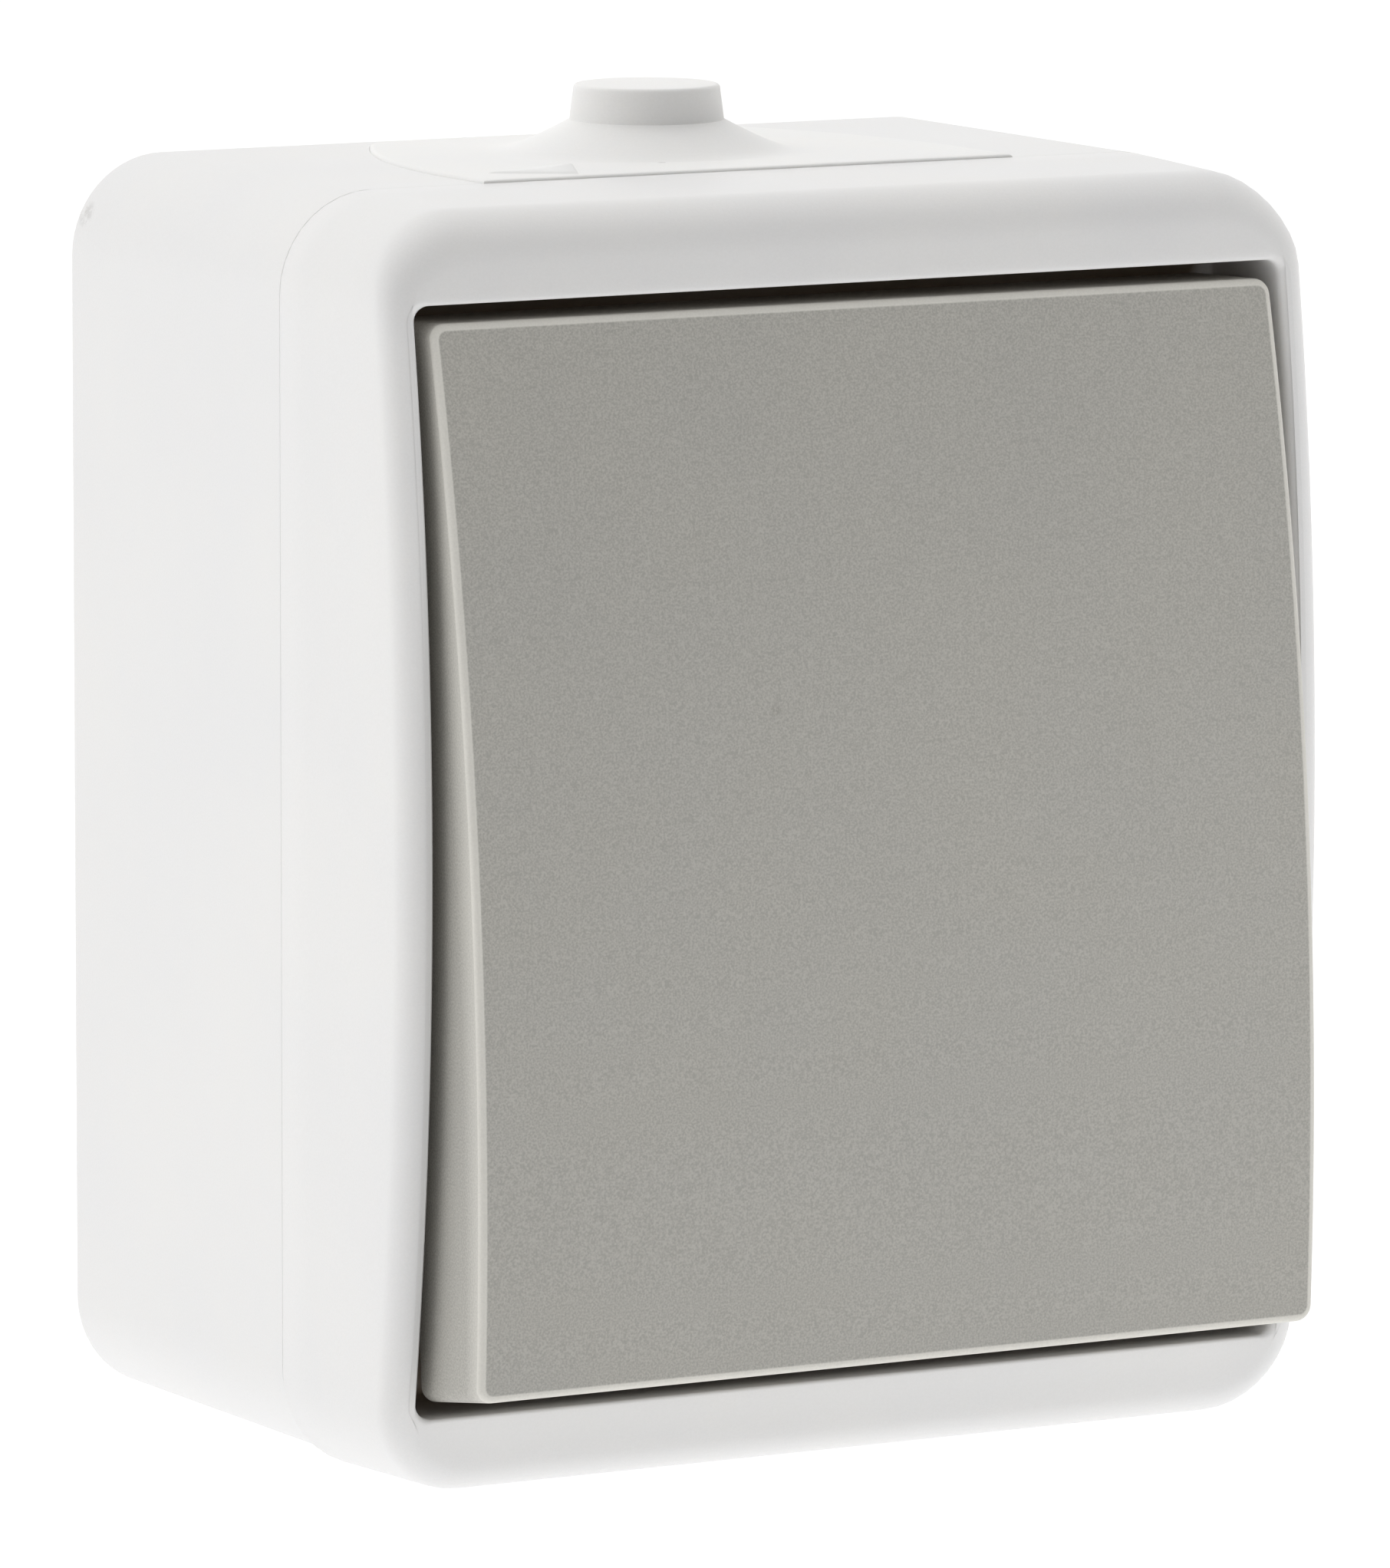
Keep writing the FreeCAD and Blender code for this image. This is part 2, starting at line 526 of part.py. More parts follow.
def make_back_box():
    box = new_body("back_box")
    outer = rounded("sizes.body_width", "sizes.body_height", "sizes.corner_radius")
    inner = rounded("sizes.body_width - 2 * sizes.box_wall", "sizes.body_height - 2 * sizes.box_wall",
                    "sizes.corner_radius - sizes.box_wall")
    rebate = rounded("sizes.body_width - 2 * sizes.lip_wall", "sizes.body_height - 2 * sizes.lip_wall",
                     "sizes.corner_radius - sizes.lip_wall")
    pad(box, [outer], "0", "sizes.box_depth")
    cut(box, [inner], "sizes.rear_wall", "sizes.box_depth")
    cut(box, [rebate], "sizes.box_depth - sizes.rebate_depth", "sizes.box_depth")

    seat = cut(box, [plate_plan("-sizes.plate_gap")], SEAT, BOX_TOP, "XY_Plane")
    soften(box, seat, at_plate_back, "sizes.plate_corner + sizes.plate_gap")
    cut(box, [plate_plan("sizes.plate_neck - sizes.plate_gap", "sizes.plate_shelf - sizes.plate_neck")],
        f"{INNER_TOP} - sizes.box_wall", BOX_TOP, "XY_Plane")

    pillar = pad(box, [circle("sizes.pillar_width", PILLAR_ACROSS, PILLAR_UP)],
                 "sizes.rear_wall", PILLAR_TOP)
    bore = cut(box, [circle("sizes.screw_width + 2 * sizes.thread_play", PILLAR_ACROSS,
                            PILLAR_UP)],
               f"{PILLAR_TOP} - sizes.screw_grip", PILLAR_TOP)
    half_turn(box, [pillar, bore])
    guide = pad(box, [circle("sizes.pillar_width", f"-{PILLAR_ACROSS}", PILLAR_UP)],
                "sizes.rear_wall", PILLAR_TOP)
    pin = pad(box, [circle("sizes.pin_width", f"-{PILLAR_ACROSS}", PILLAR_UP)],
              PILLAR_TOP, f"{PILLAR_TOP} + sizes.pin_rise")
    half_turn(box, [guide, pin])

    post = pad(box, [circle("sizes.pillar_width", EAR_ACROSS, MIDDLE)],
               "sizes.rear_wall", PLATE_REAR)
    post_bore = cut(box, [circle("sizes.screw_width + 2 * sizes.thread_play", EAR_ACROSS, MIDDLE)],
                    f"{PLATE_REAR} - sizes.post_grip", PLATE_REAR)
    mirrored(box, [post, post_bore])

    boss = pad(box, [circle("sizes.bolt_boss", "0", BOLT_UP)],
               "sizes.rear_wall", "sizes.rear_wall + sizes.bolt_boss_rise")
    hole = cut(box, [circle("sizes.bolt_hole", "0", BOLT_UP)],
               "0", "sizes.rear_wall + sizes.bolt_boss_rise")
    half_turn(box, [boss, hole])

    ring = [circle("sizes.knockout_width", "0", "-sizes.nipple_depth"),
            circle("sizes.knockout_width - 2 * sizes.knockout_groove", "0", "-sizes.nipple_depth")]
    cut(box, ring, "-" + BOX_TOP, f"-{BOX_TOP} + sizes.knockout_groove", "XY_Plane")
    return box


# Rubber membrane for the cable, pushed into the top wall

def make_membrane():
    membrane = new_body("cable_membrane")
    top = f"({BOX_TOP} + sizes.plate_proud)"
    plate = pad(membrane, [plate_plan("0")], SEAT, top, "XY_Plane")
    soften(membrane, plate, at_plate_back, "sizes.plate_corner")
    pad(membrane, [plate_plan("sizes.plate_neck", "sizes.plate_shelf - sizes.plate_neck")],
        f"{INNER_TOP} - sizes.plate_inner", SEAT, "XY_Plane")
    pad(membrane, [plate_plan("sizes.plate_neck / 2", "sizes.plate_shelf - sizes.plate_neck")],
        f"{INNER_TOP} - sizes.plate_inner", INNER_TOP, "XY_Plane")

    cone = pad(membrane, [circle("sizes.nipple_foot", "0", "-sizes.nipple_depth")], top,
               f"{top} + sizes.nipple_cone_rise", "XY_Plane")
    cone.setExpression("TaperAngle", "-atan((sizes.nipple_foot - sizes.nipple_waist) / 2 / "
                       "sizes.nipple_cone_rise)")
    stub = pad(membrane, [circle("sizes.nipple_waist", "0", "-sizes.nipple_depth")],
               f"{top} + sizes.nipple_cone_rise", f"{top} + sizes.nipple_rise", "XY_Plane")
    stub.setExpression("TaperAngle", "-atan((sizes.nipple_waist - sizes.nipple_top) / 2 / "
                       "(sizes.nipple_rise - sizes.nipple_cone_rise))")
    hollow_low = f"{INNER_TOP} - sizes.plate_inner"
    hollow_top = f"{top} + sizes.nipple_rise - sizes.nipple_wall"
    cut(membrane, [circle("sizes.nipple_top - 2 * sizes.nipple_wall", "0", "-sizes.nipple_depth")],
        hollow_low, hollow_top, "XY_Plane")
    return membrane


# Seal between the box and the frame

def make_rim_seal():
    seal = new_body("rim_seal")
    outer = "(sizes.lip_wall + sizes.seal_gap)"
    inner = "(sizes.box_wall - sizes.seal_gap)"
    ring = [rounded(f"sizes.body_width - 2 * {edge}", f"sizes.body_height - 2 * {edge}",
                    f"sizes.corner_radius - {edge}") for edge in (outer, inner)]
    pad(seal, ring, "sizes.box_depth - sizes.rebate_depth", SKIRT_REAR)
    return seal


# Arched front frame with the tray and the window

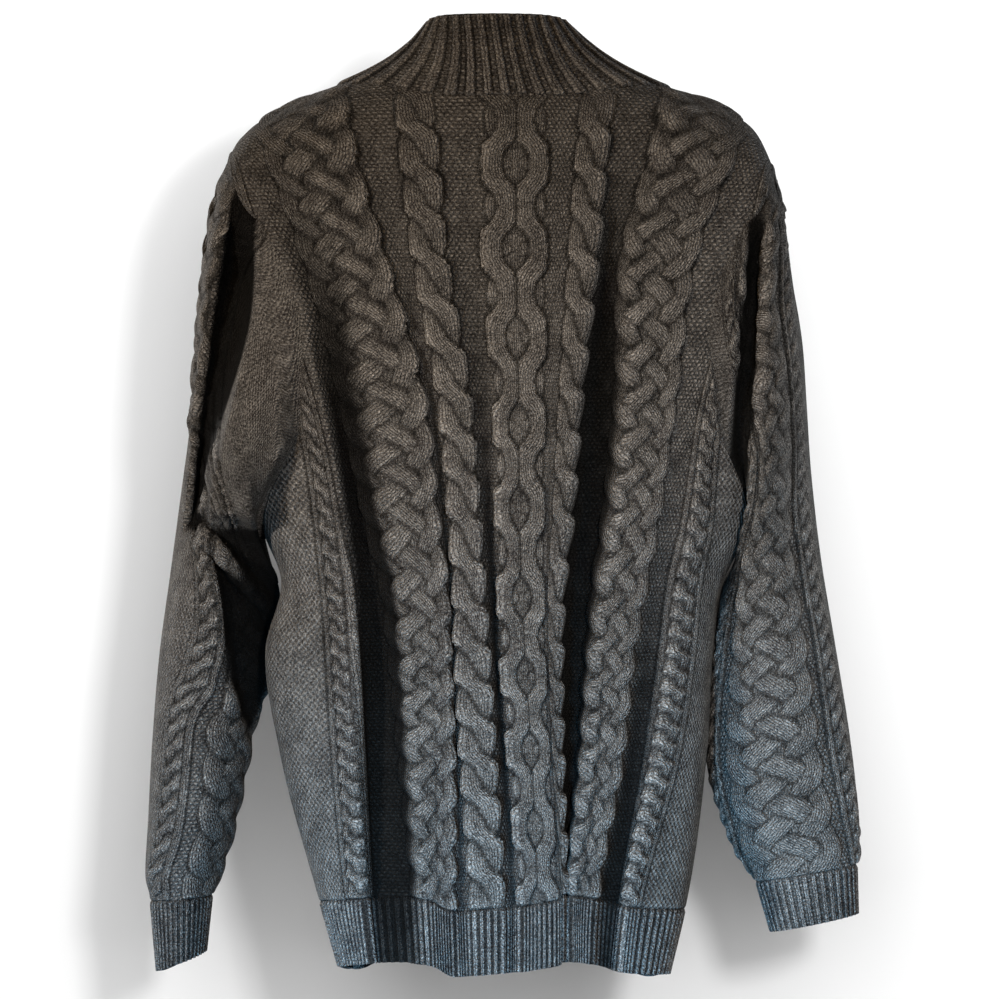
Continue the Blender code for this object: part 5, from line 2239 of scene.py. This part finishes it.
RIGHT_SLEEVE = SleeveForm(
    hand=Hand.RIGHT,
    sections=(
        (217, 64, 190, 350, -38, 80, -80),
        (223, 100, 201, 350, -30, 80, -84),
        (229, 144, 202, 358, -16, 80, -94),
        (237, 194, 188, 376, -6, 74, -100),
        (241, 246, 174, 400, 0, 62, -106),
        (245, 300, 169, 430, 0, 50, -108),
        (253, 368, 166, 464, 0, 42, -106),
        (265, 440, 165, 500, 0, 34, -102),
        (276, 508, 168, 540, 0, 26, -96),
        (282, 560, 180, 578, 0, 19, -86),
        (283, 594, 193, 608, 0, 12, -74),
        (282, 614, 205, 627, 0, 7, -66),
        (283, 654, 217, 668, 0, 5, -62),
    ),
    crease=(
        (70, 200, 10, 0),
        (120, 198, 10, 13),
        (200, 193, 12, 18),
        (270, 188, 12, 14),
        (360, 182, 11, 9),
        (430, 178, 9, 0),
    ),
    pattern_turn=((0, 18), (1.5, 60), (3, 80), (5, 90), (8, 100), (11, 104)),
    dips=((5.2, 60, 0.8, 25, 4), (6.8, 120, 0.8, 28, 4), (8.6, 70, 0.7, 25, 3.5),
          (5.0, 240, 1.0, 30, 4), (7.9, 290, 1.0, 30, 4.5), (10.0, 100, 0.5, 35, 3)),
)


def main() -> None:
    """Build the cardigan and its studio."""
    logging.basicConfig(level=logging.INFO, format="%(message)s")
    wool = WoolFinish("charcoal_wool").material()
    rib_wool = WoolFinish("charcoal_rib", middle=(0.068, 0.066, 0.066)).material()
    form, knitting = BodyForm(), Knitting()
    body = Body(form, knitting, wool, rib_wool)
    body.build()
    for sleeve in (LEFT_SLEEVE, RIGHT_SLEEVE):
        Sleeve(sleeve, form, knitting, wool, rib_wool).build()
    Collar(CollarForm(), form, knitting, rib_wool).build(body.edges)
    tape = TapeFinish("zip_tape").material()
    metal = MetalFinish("zip_metal").material()
    # painted shade: the teeth take a darker copy of the zip's metal, so they look shaded where the
    # lamps reach them
    teeth_metal = MetalFinish("zip_teeth_metal", (0.06, 0.058, 0.055), 0.55).material()
    Zip(tape, metal, teeth_metal, body.edges).build()
    Studio().build()


if __name__ == "__main__":
    main()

■ **Written instruction**:
Send back exactly the lines from the line with "Continue the Blender" through the end of the records.

■ **Finished task**:
Continue the Blender code for this object: part 5, from line 2239 of scene.py. This part finishes it.
RIGHT_SLEEVE = SleeveForm(
    hand=Hand.RIGHT,
    sections=(
        (217, 64, 190, 350, -38, 80, -80),
        (223, 100, 201, 350, -30, 80, -84),
        (229, 144, 202, 358, -16, 80, -94),
        (237, 194, 188, 376, -6, 74, -100),
        (241, 246, 174, 400, 0, 62, -106),
        (245, 300, 169, 430, 0, 50, -108),
        (253, 368, 166, 464, 0, 42, -106),
        (265, 440, 165, 500, 0, 34, -102),
        (276, 508, 168, 540, 0, 26, -96),
        (282, 560, 180, 578, 0, 19, -86),
        (283, 594, 193, 608, 0, 12, -74),
        (282, 614, 205, 627, 0, 7, -66),
        (283, 654, 217, 668, 0, 5, -62),
    ),
    crease=(
        (70, 200, 10, 0),
        (120, 198, 10, 13),
        (200, 193, 12, 18),
        (270, 188, 12, 14),
        (360, 182, 11, 9),
        (430, 178, 9, 0),
    ),
    pattern_turn=((0, 18), (1.5, 60), (3, 80), (5, 90), (8, 100), (11, 104)),
    dips=((5.2, 60, 0.8, 25, 4), (6.8, 120, 0.8, 28, 4), (8.6, 70, 0.7, 25, 3.5),
          (5.0, 240, 1.0, 30, 4), (7.9, 290, 1.0, 30, 4.5), (10.0, 100, 0.5, 35, 3)),
)


def main() -> None:
    """Build the cardigan and its studio."""
    logging.basicConfig(level=logging.INFO, format="%(message)s")
    wool = WoolFinish("charcoal_wool").material()
    rib_wool = WoolFinish("charcoal_rib", middle=(0.068, 0.066, 0.066)).material()
    form, knitting = BodyForm(), Knitting()
    body = Body(form, knitting, wool, rib_wool)
    body.build()
    for sleeve in (LEFT_SLEEVE, RIGHT_SLEEVE):
        Sleeve(sleeve, form, knitting, wool, rib_wool).build()
    Collar(CollarForm(), form, knitting, rib_wool).build(body.edges)
    tape = TapeFinish("zip_tape").material()
    metal = MetalFinish("zip_metal").material()
    # painted shade: the teeth take a darker copy of the zip's metal, so they look shaded where the
    # lamps reach them
    teeth_metal = MetalFinish("zip_teeth_metal", (0.06, 0.058, 0.055), 0.55).material()
    Zip(tape, metal, teeth_metal, body.edges).build()
    Studio().build()


if __name__ == "__main__":
    main()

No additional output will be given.